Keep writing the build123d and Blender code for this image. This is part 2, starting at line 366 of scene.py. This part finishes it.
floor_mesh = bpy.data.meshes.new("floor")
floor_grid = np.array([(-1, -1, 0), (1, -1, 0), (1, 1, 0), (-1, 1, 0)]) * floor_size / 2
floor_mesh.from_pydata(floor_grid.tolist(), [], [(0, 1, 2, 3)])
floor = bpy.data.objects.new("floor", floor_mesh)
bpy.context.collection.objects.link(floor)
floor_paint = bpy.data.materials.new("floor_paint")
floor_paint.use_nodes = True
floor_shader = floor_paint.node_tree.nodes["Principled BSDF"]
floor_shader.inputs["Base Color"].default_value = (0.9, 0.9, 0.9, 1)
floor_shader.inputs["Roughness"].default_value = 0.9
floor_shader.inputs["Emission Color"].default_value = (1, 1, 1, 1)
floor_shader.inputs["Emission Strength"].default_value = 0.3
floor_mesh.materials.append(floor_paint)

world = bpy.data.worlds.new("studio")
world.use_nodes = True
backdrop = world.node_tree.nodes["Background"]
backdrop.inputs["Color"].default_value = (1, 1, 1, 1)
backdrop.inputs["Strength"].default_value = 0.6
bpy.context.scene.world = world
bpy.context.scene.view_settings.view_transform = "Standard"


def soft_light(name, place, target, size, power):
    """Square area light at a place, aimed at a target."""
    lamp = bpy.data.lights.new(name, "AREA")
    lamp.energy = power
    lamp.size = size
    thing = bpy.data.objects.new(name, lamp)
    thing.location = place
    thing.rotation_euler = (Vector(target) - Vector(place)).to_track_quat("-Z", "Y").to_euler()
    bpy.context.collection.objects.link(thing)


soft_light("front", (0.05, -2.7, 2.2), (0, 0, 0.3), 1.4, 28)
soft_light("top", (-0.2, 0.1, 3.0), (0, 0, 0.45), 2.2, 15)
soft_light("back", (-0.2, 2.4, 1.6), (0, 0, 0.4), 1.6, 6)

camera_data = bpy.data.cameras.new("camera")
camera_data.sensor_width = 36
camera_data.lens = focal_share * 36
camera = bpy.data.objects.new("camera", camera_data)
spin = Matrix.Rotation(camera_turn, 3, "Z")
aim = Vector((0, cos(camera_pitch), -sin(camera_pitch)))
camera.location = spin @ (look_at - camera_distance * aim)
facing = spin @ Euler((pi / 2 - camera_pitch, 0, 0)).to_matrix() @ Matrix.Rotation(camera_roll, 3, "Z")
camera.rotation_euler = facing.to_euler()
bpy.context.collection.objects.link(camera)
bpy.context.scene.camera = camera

########

* WRITTEN PROBLEM:
Work out how many lines of the listing above include the word "scene". Reply with nothing but the count.

* TASK ANSWER:
4